**Data entries**.
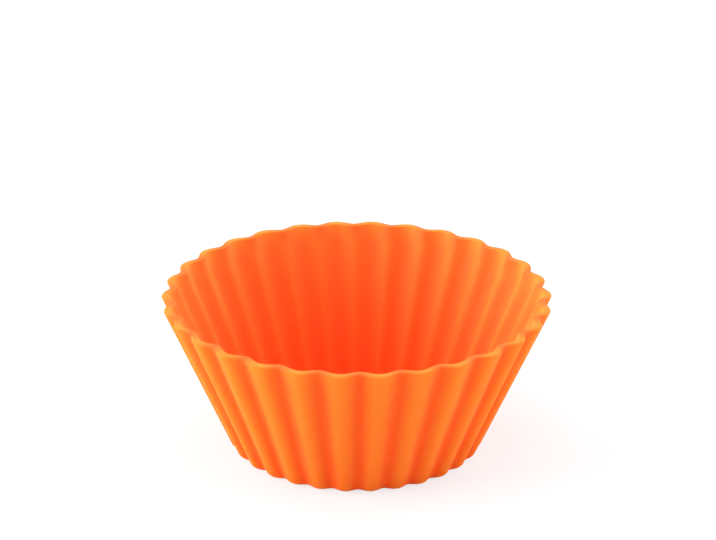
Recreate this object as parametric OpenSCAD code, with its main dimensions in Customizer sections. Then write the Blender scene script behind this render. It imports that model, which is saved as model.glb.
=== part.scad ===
// A round baking cup, moulded in one piece of soft silicone.
// Its wall leans outwards and is fluted all the way round, with a flat floor and an open top.
// Millimetres, +Z up, with the origin at the middle of the underside.

/* [Cup] */
// Width of the rim over the crests of the flutes, before the lip is rounded
rim_d = 70.2; // [56:0.2:90]
// Width of the base over the crests of the flutes, before its edge is rounded
base_d = 45.4; // [36:0.2:54]
// Height from the table to the lip
cup_h = 28.2; // [20:0.2:40]

/* [Wall] */
// Thickness of the wall, square to its slope
wall_t = 1.4; // [0.8:0.1:2.4]
// Thickness of the floor
floor_t = 1.5; // [0.8:0.1:3]

/* [Flutes] */
// Number of flutes round the wall
flutes = 30; // [18:1:36]
// Depth of a flute at the rim, from crest to groove
rim_flute_depth = 1.16; // [0.2:0.02:2]
// Depth of a flute at the base, from crest to groove
base_flute_depth = 0.82; // [0.2:0.02:1.6]
// How much narrower the grooves are than the crests, from 0 for alike
groove_pinch = 0.09; // [0:0.01:0.2]

/* [Edges] */
// Radius from the wall into the underside
base_round = 1.6; // [0.2:0.1:3]
// Radius inside, from the floor into the wall
floor_round = 2; // [0.2:0.1:4]
// Radius of the lip's two edges
lip_round = 0.3; // [0.1:0.05:0.6]

/* [Hidden] */

// Points round one flute, and facets in each rounded edge
flute_steps = 10;
lip_steps = 2;
base_steps = 3;
floor_steps = 4;
around = flutes * flute_steps;

// Radii midway between crest and groove, with the edges left sharp
rim_r = rim_d / 2 - (1 - groove_pinch) * rim_flute_depth / 2;
base_r = base_d / 2 - (1 - groove_pinch) * base_flute_depth / 2;

// How far the wall leans out for each millimetre that it rises, and its thickness measured level
lean = (rim_r - base_r) / cup_h;
wall_level_t = wall_t * sqrt(1 + lean * lean);

// Radius of the outer wall at height z
function outer_r(z) = base_r + lean * z;

// Half of the flutes' depth at height z
function swing(z) = lerp(base_flute_depth, rim_flute_depth, z / cup_h) / 2;

function lerp(from, to, share) = from + (to - from) * share;

function unit(v) = v / norm(v);

// Arc of radius r that rounds the corner at q, on the way from p to s
function rounded(p, q, s, r, steps) =
    let (
        back = unit(p - q),
        on = unit(s - q),
        half = acos(back * on) / 2,
        centre = q + unit(back + on) * r / sin(half),
        start = q + back * r / tan(half) - centre,
        end = q + on * r / tan(half) - centre,
        sweep = 180 - 2 * half
    )
    [for (i = [0:steps])
        let (a = sweep * i / steps)
        centre + (start * sin(sweep - a) + end * sin(a)) / sin(sweep)];

// Corners of the section, as [radius, height], before they are rounded
underside_middle = [0, 0];
base_edge = [base_r, 0];
lip_outer = [rim_r, cup_h];
lip_inner = [rim_r - wall_level_t, cup_h];
floor_edge = [outer_r(floor_t) - wall_level_t, floor_t];
floor_middle = [0, floor_t];

// The section from the underside up the outside, over the lip and down to the floor
section = concat(
    rounded(underside_middle, base_edge, lip_outer, base_round, base_steps),
    rounded(base_edge, lip_outer, lip_inner, lip_round, lip_steps),
    rounded(lip_outer, lip_inner, floor_edge, lip_round, lip_steps),
    rounded(lip_inner, floor_edge, floor_middle, floor_round, floor_steps)
);

// Place across a flute: nearly 1 on a crest, and a little under -1 in a groove
function wave(turn) = cos(flutes * turn) - groove_pinch * cos(2 * flutes * turn);

// One point of the section, swung round by an angle and moved in or out by the flutes
function fluted(point, turn) =
    let (r = point.x * (1 + swing(point.y) * wave(turn) / outer_r(point.y)))
    [r * cos(turn), r * sin(turn), point.y];

// The shell: the section's points as rings, joined by triangles and closed by two flat discs
module fluted_shell() {
    rings = len(section);
    points = [for (p = section, i = [0:around - 1]) fluted(p, 360 * i / around)];
    strips = [for (k = [0:rings - 2], i = [0:around - 1])
        let (
            next = (i + 1) % around,
            a = k * around + i,
            b = k * around + next,
            c = a + around,
            d = b + around
        )
        each [[a, c, b], [b, c, d]]];
    underside = [for (i = [0:around - 1]) i];
    floor_disc = [for (i = [around - 1:-1:0]) (rings - 1) * around + i];
    polyhedron(points, concat(strips, [underside, floor_disc]), convexity = 6);
}

module cup() {
    color([0.98, 0.49, 0.17]) fluted_shell();
}

cup();
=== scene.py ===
"""Looks of a silicone baking cup: a finely fluted shell of orange silicone, a white floor and soft light."""

import math

import bpy
from mathutils import Matrix, Vector


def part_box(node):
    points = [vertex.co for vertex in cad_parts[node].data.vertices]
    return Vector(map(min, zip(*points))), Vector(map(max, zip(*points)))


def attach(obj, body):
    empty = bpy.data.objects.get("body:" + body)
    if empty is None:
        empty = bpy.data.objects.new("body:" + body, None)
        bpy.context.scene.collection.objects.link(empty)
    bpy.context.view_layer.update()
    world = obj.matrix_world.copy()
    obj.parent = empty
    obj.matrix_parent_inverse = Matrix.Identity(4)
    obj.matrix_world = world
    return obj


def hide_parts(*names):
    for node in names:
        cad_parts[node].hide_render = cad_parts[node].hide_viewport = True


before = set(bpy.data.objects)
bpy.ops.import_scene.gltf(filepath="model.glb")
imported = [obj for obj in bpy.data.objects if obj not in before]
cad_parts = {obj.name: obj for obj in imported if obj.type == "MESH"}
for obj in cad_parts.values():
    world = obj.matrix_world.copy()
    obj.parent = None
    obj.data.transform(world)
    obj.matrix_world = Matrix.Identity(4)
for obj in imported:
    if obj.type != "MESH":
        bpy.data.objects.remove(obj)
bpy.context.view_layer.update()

# Sizes of the cup in metres. The rim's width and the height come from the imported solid, and the rest repeat
# the numbers of its source
CUP_LOW, CUP_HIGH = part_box("cup")
RIM_HALF_WIDTH = (CUP_HIGH.x - CUP_LOW.x) / 2
CUP_HEIGHT = CUP_HIGH.z
BASE_WIDTH = 0.0454
WALL = 0.0014
FLOOR = 0.0015
FLUTES = 30
RIM_FLUTE_DEPTH = 0.00116
BASE_FLUTE_DEPTH = 0.00082
GROOVE_PINCH = 0.09
BASE_ROUND = 0.0016
FLOOR_ROUND = 0.002
LIP_ROUND = 0.0003

# How finely the shell is drawn: points round one flute, and steps in each stretch of the section
FLUTE_STEPS = 24
WALL_STEPS = 18
LIP_TOP_STEPS = 3
FLAT_STEPS = 7
EDGE_STEPS = 10
LIP_STEPS = 5

# Tries at the rim's radius before its lip is rounded, each closer than the one before
RIM_TRIES = 8

# How strongly the painted shading follows the flutes inside, next to 1 outside, and from how deep below the lip
# on. Inside it is weak and runs the other way round: painted shade in the hollows behind the crests and painted
# light on the ridges between them
INSIDE_PAINTED_BANDS = -0.25
INSIDE_PAINTED_BANDS_DEPTH = 0.003

# How far in from the outside the painted shading no longer follows the flutes, and the width over which that
# fades
FOLLOWS_REACH = 3.5 * WALL
FOLLOWS_FADE = 2 * WALL

# How much painted light makes the wall lighter at the lip, on the scale of the flutes' painted shading, and how
# deep below it that fades
OUTSIDE_PAINTED_LIGHT = 0.34
OUTSIDE_PAINTED_LIGHT_DEPTH = 0.0017
INSIDE_PAINTED_LIGHT = 0.8
INSIDE_PAINTED_LIGHT_DEPTH = 0.0045

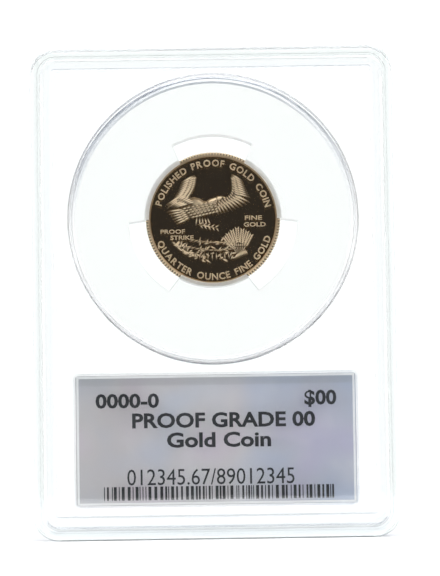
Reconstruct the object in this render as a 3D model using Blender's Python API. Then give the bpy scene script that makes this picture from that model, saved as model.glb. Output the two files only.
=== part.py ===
"""Clear sealed holder for one proof gold coin and its printed label card.

Metres, +Z up. The holder stands on its bottom edge with its front towards -Y. The origin
is on the surface it stands on, midway between its sides and between its two faces.
Two moulded halves meet at the middle plane, y = 0. A "reach" is a distance from that
plane, towards the face of whichever half is being made.
"""

import math

import bmesh
import bpy
from mathutils import Vector

MM = 0.001

# The closed holder
WIDTH = 59.5 * MM
HEIGHT = 80.2 * MM
THICKNESS = 7.8 * MM
CORNER_RADIUS = 4.3 * MM
LEAST_CORNER_RADIUS = 0.3 * MM
PANEL_WALL = 1.0 * MM  # plastic between the coin chamber and the open face
EDGE_FILLET = 0.4 * MM

# Clearances
FIT_GAP = 0.3 * MM  # between moulded pieces, and round the card and the seal
COIN_GAP = 0.2 * MM  # round the coin in its groove
NEST_GAP = 0.25 * MM  # between the ridges of two stacked holders

# Ridges that let holders stack: the front one drops inside the back one
RIDGE_RISE = 0.8 * MM
RIDGE_SLOPE = 0.25 * MM
RIDGE_FILLET = 0.15 * MM
BACK_RIDGE_WIDTH = 1.75 * MM
FRONT_RIDGE_WIDTH = 2.0 * MM

# Welded joint: a tongue on the back half in a groove of the front half
TONGUE_START = 1.55 * MM
TONGUE_WIDTH = 0.9 * MM
TONGUE_LENGTH = 1.1 * MM

# Round raised boss over the coin chamber
BOSS_SIDE_MARGIN = 2.05 * MM
BOSS_TOP_MARGIN = 0.55 * MM
BOSS_RISE = 0.3 * MM
BOSS_SLOPE = 0.3 * MM
CHAMBER_WALL = 0.4 * MM  # from the boss edge in to the coin chamber

# Raised pane over the label card
PANE_SIDE_MARGIN = 2.7 * MM
PANE_BOTTOM_MARGIN = 1.2 * MM
PANE_TO_BOSS = 1.25 * MM
PANE_RADIUS = 0.8 * MM
PANE_RISE = 0.3 * MM
PANE_SLOPE = 0.35 * MM

# Coin, a quarter-ounce size
COIN_RADIUS = 11.0 * MM
COIN_RIM_THICKNESS = 1.83 * MM
COIN_FIELD_THICKNESS = 1.2 * MM
COIN_RIM_WIDTH = 0.7 * MM
COIN_RIM_SLOPE = 0.15 * MM
COIN_CHAMFER = 0.08 * MM

# Insert that grips the coin
PRONG_COUNT = 3
PRONG_SPAN = math.radians(60)
FIRST_PRONG = math.radians(30)
PRONG_GRIP = 0.55 * MM  # how far a prong's lips reach over the coin's rim
WINDOW_DEPTH = 2.8 * MM  # open space between the coin's edge and the insert's ring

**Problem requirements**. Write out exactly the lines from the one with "two flat discs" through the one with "obj.parent = empty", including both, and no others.

**Response to this exercise**.
// The shell: the section's points as rings, joined by triangles and closed by two flat discs
module fluted_shell() {
    rings = len(section);
    points = [for (p = section, i = [0:around - 1]) fluted(p, 360 * i / around)];
    strips = [for (k = [0:rings - 2], i = [0:around - 1])
        let (
            next = (i + 1) % around,
            a = k * around + i,
            b = k * around + next,
            c = a + around,
            d = b + around
        )
        each [[a, c, b], [b, c, d]]];
    underside = [for (i = [0:around - 1]) i];
    floor_disc = [for (i = [around - 1:-1:0]) (rings - 1) * around + i];
    polyhedron(points, concat(strips, [underside, floor_disc]), convexity = 6);
}

module cup() {
    color([0.98, 0.49, 0.17]) fluted_shell();
}

cup();
=== scene.py ===
"""Looks of a silicone baking cup: a finely fluted shell of orange silicone, a white floor and soft light."""

import math

import bpy
from mathutils import Matrix, Vector


def part_box(node):
    points = [vertex.co for vertex in cad_parts[node].data.vertices]
    return Vector(map(min, zip(*points))), Vector(map(max, zip(*points)))


def attach(obj, body):
    empty = bpy.data.objects.get("body:" + body)
    if empty is None:
        empty = bpy.data.objects.new("body:" + body, None)
        bpy.context.scene.collection.objects.link(empty)
    bpy.context.view_layer.update()
    world = obj.matrix_world.copy()
    obj.parent = empty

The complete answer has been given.